The sidewalks on the Hoogstraat are too narrow to maintain this 1.5-metre distance or to expand the terraces. As part of the municipality’s “Rotterdam geeft de ruimte” (Rotterdam provides space) program, the street has therefore been closed to car traffic, allowing people to walk and cycle on the street while using decks placed in the parking spaces and the sidewalks as terraces for the businesses. In addition, an additional 200m2 of greenery in the street in the form of large temporary planters make the street a more pleasant environment in which to spend time.
“The Hoogstraat is a beautiful post-war street with an interesting mix of housing, small speciality stores, and unique places to get food and drinks.
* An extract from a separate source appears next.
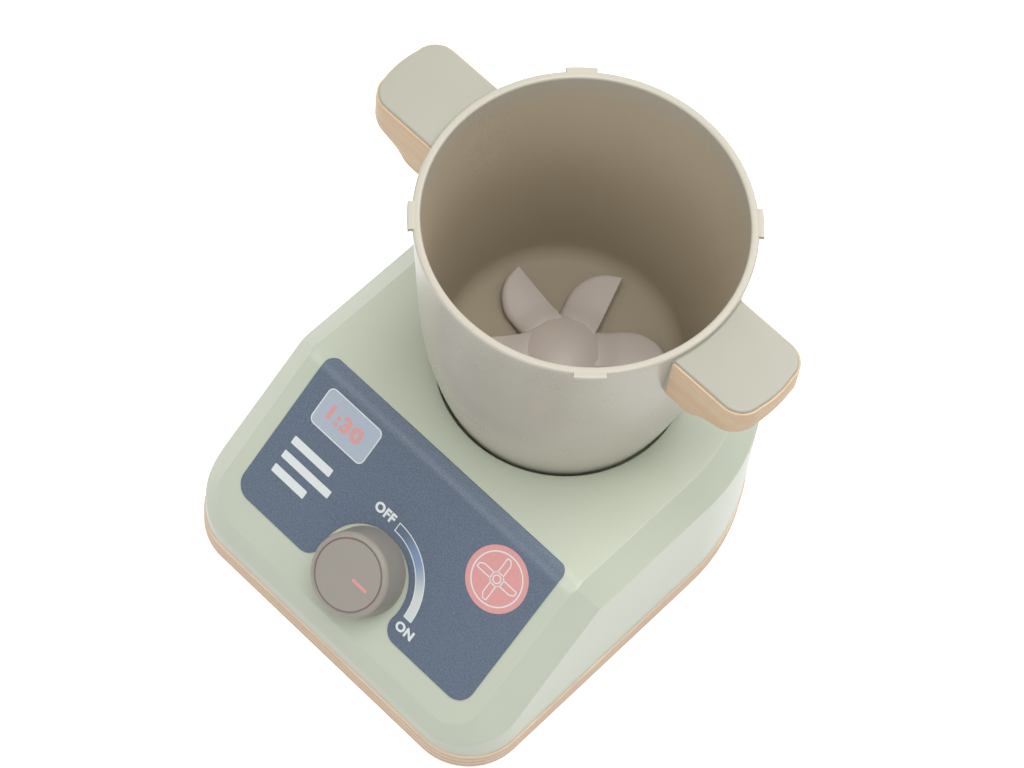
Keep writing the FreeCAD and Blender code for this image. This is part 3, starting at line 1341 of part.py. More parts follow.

But the street is rather small and therefore difficult to open under the circumstances of the 1.5-metre society, which requires more space”, says Sanne van Manen, Associate at MVRDV. “So we decided to collaborate to see if we could develop a safe way for the neighbourhood to become more green, a safe way to shop, a safe way to create these terraces to support the local economy.”
“The Hoogstraat shows the beauty that can arise when residents and entrepreneurs work together to come up with a plan to improve their own living environment and give each other space”, adds Barbara Kathmann, Rotterdam’s Alderman for the economy, neighbourhoods, and small cores. “The creativity, guts and enthusiasm of the residents on the Hoogstraat is infectious and an inspiration for the municipality and other Rotterdam streets.”
The project is being rolled out in phases. With the first phase completed, transforming the street between Kipstraat and Goudsewagenstraat transformed, the neighbourhood will now be evaluated to inform the second phase, which aims to transform the section of the street up to Oostplein. The Hoogstraat Is Open project benefits greatly from the expertise gained during the Mobility Challenge, an experiment realised in the Hoogkwartier by the same partnership in 2019 that saw residents of the area try out new modes of transport, and car parking spaces replaced with miniature parks.
The ambition is to realise all elements of the Hoogstraat Is Open project using principles of the circular economy. The decks are made available by the municipality and are produced from recycled wood. The greenery comes from other places in the city and will be reused after the project.